The tools, available to business account users in 31 languages, show a brand a range of data points, such as its most repinned pins from the past 30 days, how much traffic its site has received via the Pin It button, the average number of daily impressions its pins receive, as well as broader insights, such as the interests a brand’s followers share.
“We’re showing folks on a granular level what pins resonate with users, which boards folks are spending time on and who their Pinterest audience is,” says Jason Costa, a Pinterest product manager. “We have all this information about our users, but this is the first time exposing it at a high level.”
Lowe’s Cos. Inc., which tested the analytics tools, found that a “create your own colorful doormat” pin got more than 200,000 repins.
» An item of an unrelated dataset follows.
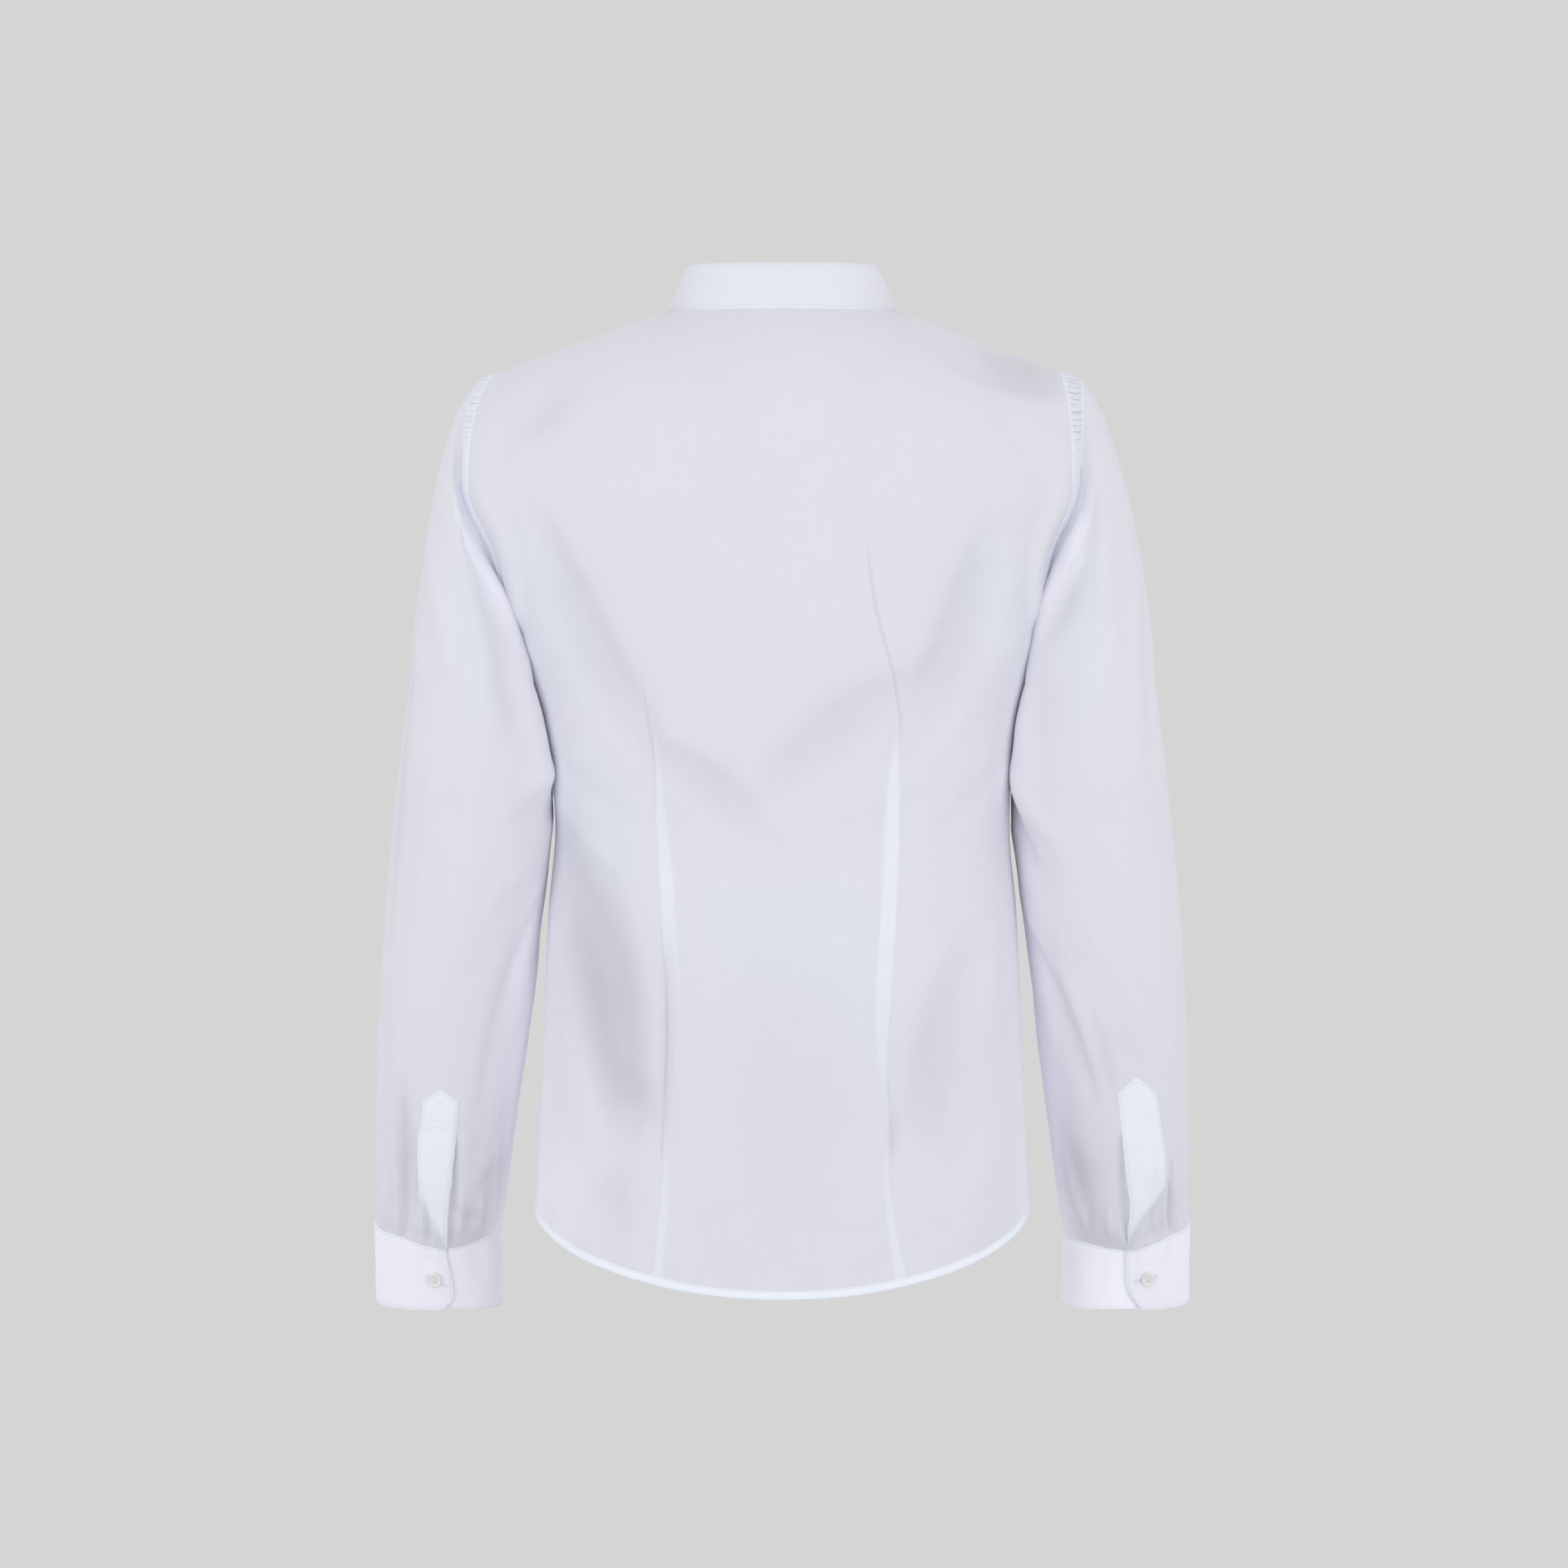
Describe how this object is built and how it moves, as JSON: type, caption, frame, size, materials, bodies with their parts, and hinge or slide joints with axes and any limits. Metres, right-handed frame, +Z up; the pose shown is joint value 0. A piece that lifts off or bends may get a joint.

That robust engagement, along with users’ responses to other similar pins, led it to focus on offering consumers an array of do-it-yourself projects on the platform.
The home improvement retailer also uses Pinterest data to figure out which of its pins are the most popular and what’s trending, which helps it develop marketing campaign and product ideas.
“Pinterest is a really great tool for us to get great insight and some affirmation around the content we’re putting out,” says Brad Walters, director of social media and emerging platforms at Lowe’s. “It also helps validate some things for us, too, like a particular color or decor style that might be trending.”
Costa says that informing retailers about what resonates with Pinterest users should help them marketing more effectively. “The core tenet of Pinterest is to discover, save and do,” he says. “We want to help users discover products that are meaningful to them, save those products and ultimately take action off the social network.”
Giving marketers more analytics tools should ultimately help retailers that use those insights drive more sales, Costa says.
Pinterest’s launch of analytics tools comes less than a week after Instagram debuted a suite of tools aimed at helping brands better understand how they’re building brand awareness and driving sales. However, unlike Instagram’s ad campaign monitoring tools, Pinterest’s offering is largely focused around organic pinning.
That’s because advertising on Pinterest is still in its “early days,” Costa says. The social network is testing advertising with a “handful of big brands to ensure that the ads are relevant, tasteful and add value,” he says.
By providing free analytics tools to marketers, Pinterest is enabling web site owners looking for basic data points to avoid having to pay to work with social marketing analytics vendors such as Curalate and Pinfluencer. (Curalate says it has a broad pricing range, though on average most brands pay roughly $1,000 a month for its tools. Pinfluencer provided no immediate comment). However, Costa doesn’t think that will create any issues.
“The ecosystem is huge and there are tons of opportunities to offer data,” he says. “We will offer one set of insights, but developers looking to build on the platform can offer their own insights and we’re providing room for them to build a business around that.” Moreover, most of those vendors offer data across multiple platforms, while Pinterest only provides data about its social network.